**Available data**
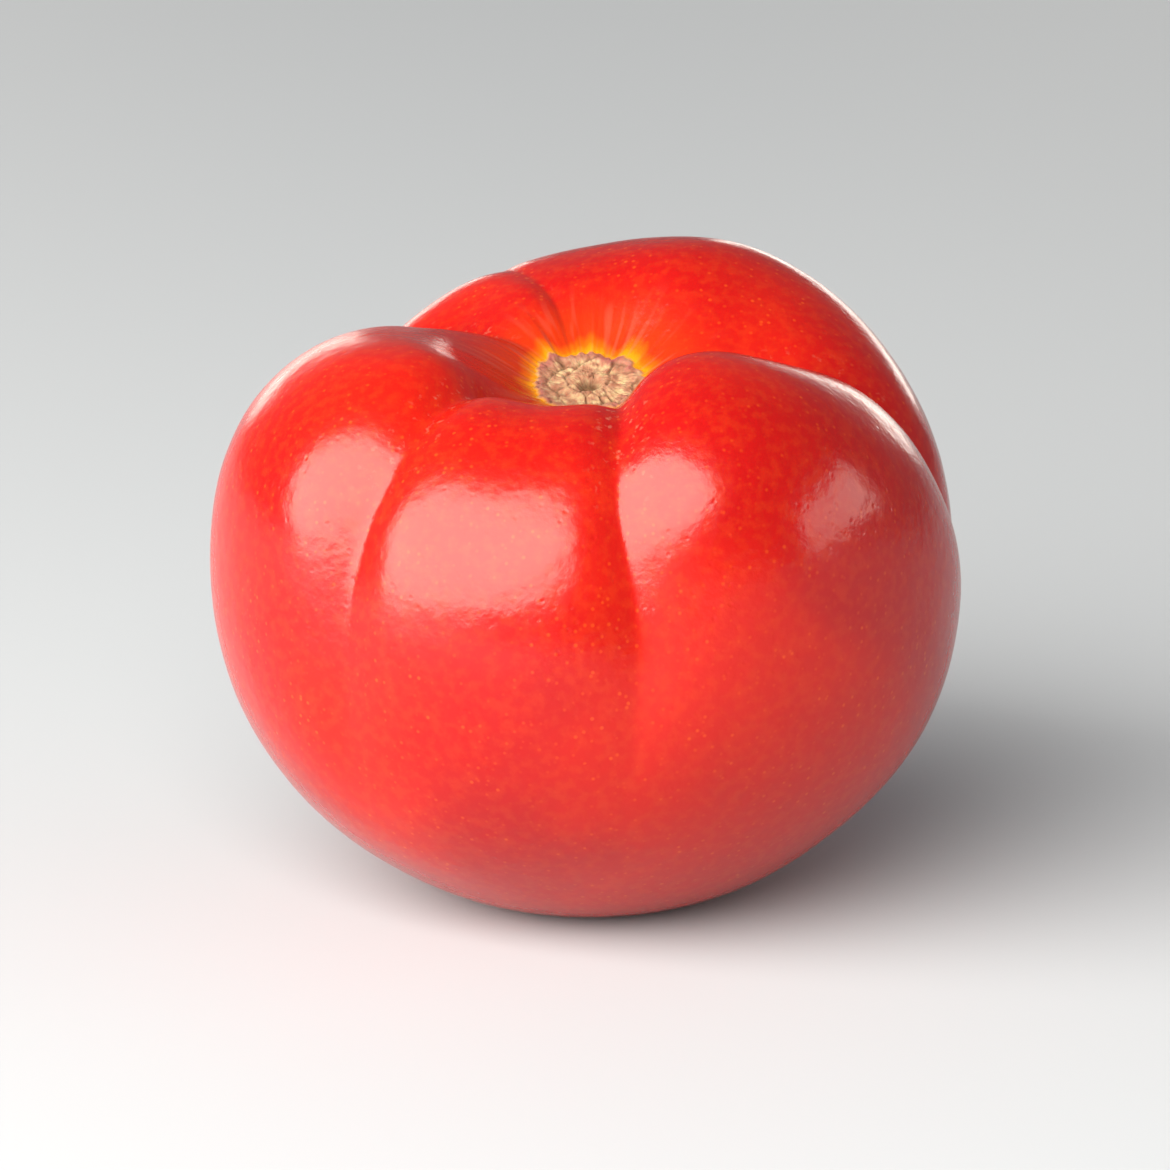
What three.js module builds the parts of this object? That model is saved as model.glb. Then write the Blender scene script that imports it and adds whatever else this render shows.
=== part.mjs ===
// A ripe, ribbed salad tomato, picked and with its stalk gone. It grew as one piece, so it is one solid.
// It stands on its blossom end, on a small flat ring round a dimple. The corky stalk scar is on top,
// in a hollow that five rounded lobes surround. Millimetres, +Z up, the front of the fruit towards -Y.
import * as THREE from 'three';

const { degToRad, euclideanModulo, smoothstep } = THREE.MathUtils;

// Blossom end: the small dimple and the flat ring that the fruit stands on.
const dimpleRadius = 3.5;
const dimpleDepth = 0.5;
const restRadius = 9;

// Belly: the widest level. The fruit is a little wider from side to side than from front to back.
const bellyRadiusX = 38.5;
const bellyRadiusY = 36.8;
const bellyHeight = 34.7;

// Crown: the crest that runs round the stalk hollow, at its mean height.
const crownRadius = 20;
const crownHeight = 58.2;

// Stalk scar: a slightly dished corky disc at the bottom of the hollow. It rises towards the back.
const hollowDepth = 5.6;
const scarRadius = 6;
const scarDish = 0.6;
const scarSlope = 0.23;

// How full each stretch of the outline is, as shares of the space that the stretch crosses.
const undersideSpread = 0.27;
const undersideSteepness = 0.69;
const shoulderSteepness = 0.69;
const shoulderSpread = 0.49;
const hollowLip = 0.5;
const hollowFloor = 0.21;
const hollowFoot = 0.2;

// Turning points of the crest, going round: azimuth in degrees from the front, positive towards +X,
// and how far the crest is above the mean crown there.
const crest = [
  { azimuth: -165, rise: 2.6 }, // back left lobe
  { azimuth: -132, rise: -1.6 },
  { azimuth: -58, rise: 0.8 }, // left lobe
  { azimuth: -14, rise: -2.2 }, // low front lobe
  { azimuth: 32, rise: 2.1 }, // right lobe
  { azimuth: 86, rise: -2.4 },
  { azimuth: 148, rise: 4.8 }, // back right lobe, the highest
];

// Creases between the lobes. Each one is a valley that is deepest on the shoulder.
const creases = [
  { azimuth: -130, depth: 2.8 },
  { azimuth: -41, depth: 2.9 },
  { azimuth: 7, depth: 3.1 },
  { azimuth: 92, depth: 2.8 },
  { azimuth: 197, depth: 1.5 },
];
const creaseHalfWidth = 7.5; // degrees from the bottom of a valley to half its depth
const creaseStart = 0.4; // share of the belly height where the creases begin
const creaseFull = 0.5; // share of the way from belly to crown where they are deepest
const creaseLoss = 0.3; // share of their depth that they lose by the crown
const lobeStart = 0.9; // share of the belly height where the lobes begin to differ

// How finely the solid is cut: columns round the fruit and rows along each stretch of the outline.
const columns = 90;
const dimpleRows = 3;
const ringRows = 1;
const undersideRows = 11;
const shoulderRows = 11;
const hollowRows = 6;
const scarRows = 2;

const tomatoSkin = new THREE.MeshStandardMaterial({
  name: 'tomato_skin',
  color: 0xd9201b,
  roughness: 0.25,
  metalness: 0,
});

// One curved stretch of the outline, from start to end, pulled towards its two handles.
function stretch(start, startHandle, endHandle, end) {
  return new THREE.CubicBezierCurve(start, startHandle, endHandle, end);
}

// The mean outline, from the axis below to the axis above, as rows with their outward direction.
function outlineRows() {
  const at = (radius, height) => new THREE.Vector2(radius, height);
  const scarHeight = crownHeight - hollowDepth;
  const dimpleCentre = at(0, dimpleDepth);
  const dimpleEdge = at(dimpleRadius, 0);
  const ringEdge = at(restRadius, 0);
  const belly = at(bellyRadiusX, bellyHeight);
  const crown = at(crownRadius, crownHeight);
  const scarEdge = at(scarRadius, scarHeight);
  const scarCentre = at(0, scarHeight - scarDish);

  const undersideOut = restRadius + undersideSpread * (bellyRadiusX - restRadius);
  const undersideUp = bellyHeight * (1 - undersideSteepness);
  const shoulderUp = bellyHeight + shoulderSteepness * (crownHeight - bellyHeight);
  const shoulderOut = crownRadius + shoulderSpread * (bellyRadiusX - crownRadius);
  const lipIn = crownRadius - hollowLip * (crownRadius - scarRadius);
  const floorOut = scarRadius + hollowFloor * (crownRadius - scarRadius);
  const floorUp = scarHeight + hollowFoot * hollowDepth;

  const dimple = stretch(
    dimpleCentre, at(dimpleRadius / 3, dimpleDepth), at(dimpleRadius * 2 / 3, 0), dimpleEdge);
  const ring = new THREE.LineCurve(dimpleEdge, ringEdge);
  const underside = stretch(ringEdge, at(undersideOut, 0), at(bellyRadiusX, undersideUp), belly);
  const shoulder = stretch(belly, at(bellyRadiusX, shoulderUp), at(shoulderOut, crownHeight), crown);
  const hollow = stretch(crown, at(lipIn, crownHeight), at(floorOut, floorUp), scarEdge);
  const scar = new THREE.LineCurve(scarEdge, scarCentre);

  const stretches = [
    { curve: dimple, rows: dimpleRows, inHollow: false },
    { curve: ring, rows: ringRows, inHollow: false },
    { curve: underside, rows: undersideRows, inHollow: false },
    { curve: shoulder, rows: shoulderRows, inHollow: false },
    { curve: hollow, rows: hollowRows, inHollow: true },
    { curve: scar, rows: scarRows, inHollow: true },
  ];
  const rows = [{ point: dimpleCentre, outward: at(0, -1), inHollow: false }];
  for (const { curve, rows: count, inHollow } of stretches) {
    for (let row = 1; row <= count; row += 1) {
      const tangent = curve.getTangent(row / count);
      rows.push({ point: curve.getPoint(row / count), outward: at(tangent.y, -tangent.x), inHollow });
    }
  }
  return rows;
}

// Height of the crest above the mean crown, easing from one turning point to the next.
function crestRise(azimuth) {
  let rise = 0;
  crest.forEach((from, index) => {
    const to = crest[(index + 1) % crest.length];
    const span = euclideanModulo(to.azimuth - from.azimuth, 360);
    const along = euclideanModulo(azimuth - from.azimuth, 360);
    if (along < span) {
      rise = from.rise + (to.rise - from.rise) * smoothstep(along, 0, span);
    }
  });
  return rise;
}

// Depth of the creases, each one a rounded valley with long gentle sides.
function creaseDepth(azimuth) {
  let depth = 0;
  for (const crease of creases) {
    const away = euclideanModulo(azimuth - crease.azimuth + 180, 360) - 180;
    depth += crease.depth / (1 + (away / creaseHalfWidth) ** 2);
  }
  return depth;
}

// How strongly the lobes and the creases show at one row of the outline.
function strengths({ point, inHollow }) {
  if (inHollow) {
    const outFromScar = smoothstep(point.x, scarRadius, crownRadius);
    return { lobes: outFromScar, creases: outFromScar * (1 - creaseLoss) };
  }
  const full = bellyHeight + creaseFull * (crownHeight - bellyHeight);
  const grown = smoothstep(point.y, creaseStart * bellyHeight, full);
  const lost = creaseLoss * smoothstep(point.y, full, crownHeight);
  return {
    lobes: smoothstep(point.y, lobeStart * bellyHeight, crownHeight),
    creases: grown * (1 - lost),
  };
}

// How much narrower the fruit is from front to back than from side to side, at one radius of the
// outline. The ring and the scar are round, and the belly is the most oval.
function drawnIn(radius) {
  const oval = smoothstep(radius, restRadius, bellyRadiusX);
  return 1 - oval * (1 - bellyRadiusY / bellyRadiusX);
}

// The fruit: the mean outline turned round the axis, then moved in or out along the outline's own
// outward direction by the lobes and creases, and drawn in from front to back.
function fruit() {
  const rows = outlineRows();
  const geometry = new THREE.LatheGeometry(rows.map((row) => row.point), columns);
  geometry.rotateX(Math.PI / 2);
  const position = geometry.getAttribute('position');

  for (let column = 0; column <= columns; column += 1) {
    const azimuth = (column % columns) * 360 / columns;
    const turn = degToRad(azimuth);
    const rise = crestRise(azimuth);
    const depth = creaseDepth(azimuth);
    rows.forEach((row, index) => {
      const strength = strengths(row);
      const out = rise * strength.lobes - depth * strength.creases;
      const radius = Math.max(row.point.x + row.outward.x * out, 0);
      const x = radius * Math.sin(turn);
      const y = -radius * Math.cos(turn) * drawnIn(row.point.x);
      const slope = row.inHollow ? scarSlope * (1 - smoothstep(row.point.x, scarRadius, crownRadius)) : 0;
      const z = row.point.y + row.outward.y * out + slope * y;
      position.setXYZ(column * rows.length + index, x, y, z);
    });
  }

  // The origin is on the ground, under the middle of the fruit.
  geometry.computeBoundingBox();
  const middle = geometry.boundingBox.getCenter(new THREE.Vector3());
  geometry.translate(-middle.x, -middle.y, 0);
  geometry.computeVertexNormals();
  return geometry;
}

const tomato = new THREE.Mesh(fruit(), tomatoSkin);
tomato.name = 'tomato';

const part = new THREE.Group();
part.add(tomato);

export default part;
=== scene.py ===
import math

import bmesh
import bpy
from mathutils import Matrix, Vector, noise
from mathutils.geometry import interpolate_bezier


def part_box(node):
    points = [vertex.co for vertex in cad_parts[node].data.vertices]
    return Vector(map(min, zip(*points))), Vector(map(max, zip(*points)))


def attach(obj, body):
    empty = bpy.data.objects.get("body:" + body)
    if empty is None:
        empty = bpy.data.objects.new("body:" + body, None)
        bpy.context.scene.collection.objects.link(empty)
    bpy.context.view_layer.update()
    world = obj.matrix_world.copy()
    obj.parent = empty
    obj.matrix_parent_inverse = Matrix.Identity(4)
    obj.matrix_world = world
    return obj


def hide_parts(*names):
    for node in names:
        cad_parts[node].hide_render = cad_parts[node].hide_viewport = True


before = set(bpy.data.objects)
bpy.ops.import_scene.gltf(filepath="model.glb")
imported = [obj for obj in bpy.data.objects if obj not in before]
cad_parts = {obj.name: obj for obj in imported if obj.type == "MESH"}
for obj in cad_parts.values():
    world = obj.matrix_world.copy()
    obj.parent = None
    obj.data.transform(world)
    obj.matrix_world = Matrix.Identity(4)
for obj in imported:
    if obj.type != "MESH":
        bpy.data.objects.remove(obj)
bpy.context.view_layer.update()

# A ripe ribbed tomato on a pale table: one grown piece, with a glossy skin, a corky stalk scar in the
# hollow on top and a small brown blossom scar below. Lengths are metres unless a comment says otherwise.

mm = 0.001
low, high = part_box("tomato")
size = high - low
middle = (low + high) / 2


def linear(hexColour):
    # sRGB hex to the linear colour that the shaders use
    channels = [int(hexColour[i:i + 2], 16) / 255 for i in (1, 3, 5)]
    return [c / 12.92 if c <= 0.04045 else ((c + 0.055) / 1.055) ** 2.4 for c in channels] + [1]


def ease(value, start, end):
    # 0 before start, 1 after end, smooth between; start may be the larger one
    share = min(max((value - start) / (end - start), 0), 1)
    return share * share * (3 - 2 * share)


def addNode(tree, kind, settings=None, inputs=None):
    # an input is a value, an sRGB hex colour, or a (node, output) pair to link from
    node = tree.nodes.new("ShaderNode" + kind)
    for name, value in (settings or {}).items():
        setattr(node, name, value)
    for name, value in (inputs or {}).items():
        if isinstance(value, tuple) and isinstance(value[0], bpy.types.Node):
            tree.links.new(value[0].outputs[value[1]], node.inputs[name])
        else:
            node.inputs[name].default_value = linear(value) if isinstance(value, str) else value
    return node


def setRamp(node, stops):
    # colour ramp stops as (position, sRGB hex)
    ramp = node.color_ramp
    while len(ramp.elements) < len(stops):
        ramp.elements.new(0.5)
    for element, (position, colour) in zip(ramp.elements, stops):
        element.position = position
        element.color = linear(colour)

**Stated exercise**
From the line containing "in imported if" to the last line of the material, please quote every line exactly and only those.

**Completed exercise**
cad_parts = {obj.name: obj for obj in imported if obj.type == "MESH"}
for obj in cad_parts.values():
    world = obj.matrix_world.copy()
    obj.parent = None
    obj.data.transform(world)
    obj.matrix_world = Matrix.Identity(4)
for obj in imported:
    if obj.type != "MESH":
        bpy.data.objects.remove(obj)
bpy.context.view_layer.update()

# A ripe ribbed tomato on a pale table: one grown piece, with a glossy skin, a corky stalk scar in the
# hollow on top and a small brown blossom scar below. Lengths are metres unless a comment says otherwise.

mm = 0.001
low, high = part_box("tomato")
size = high - low
middle = (low + high) / 2


def linear(hexColour):
    # sRGB hex to the linear colour that the shaders use
    channels = [int(hexColour[i:i + 2], 16) / 255 for i in (1, 3, 5)]
    return [c / 12.92 if c <= 0.04045 else ((c + 0.055) / 1.055) ** 2.4 for c in channels] + [1]


def ease(value, start, end):
    # 0 before start, 1 after end, smooth between; start may be the larger one
    share = min(max((value - start) / (end - start), 0), 1)
    return share * share * (3 - 2 * share)


def addNode(tree, kind, settings=None, inputs=None):
    # an input is a value, an sRGB hex colour, or a (node, output) pair to link from
    node = tree.nodes.new("ShaderNode" + kind)
    for name, value in (settings or {}).items():
        setattr(node, name, value)
    for name, value in (inputs or {}).items():
        if isinstance(value, tuple) and isinstance(value[0], bpy.types.Node):
            tree.links.new(value[0].outputs[value[1]], node.inputs[name])
        else:
            node.inputs[name].default_value = linear(value) if isinstance(value, str) else value
    return node


def setRamp(node, stops):
    # colour ramp stops as (position, sRGB hex)
    ramp = node.color_ramp
    while len(ramp.elements) < len(stops):
        ramp.elements.new(0.5)
    for element, (position, colour) in zip(ramp.elements, stops):
        element.position = position
        element.color = linear(colour)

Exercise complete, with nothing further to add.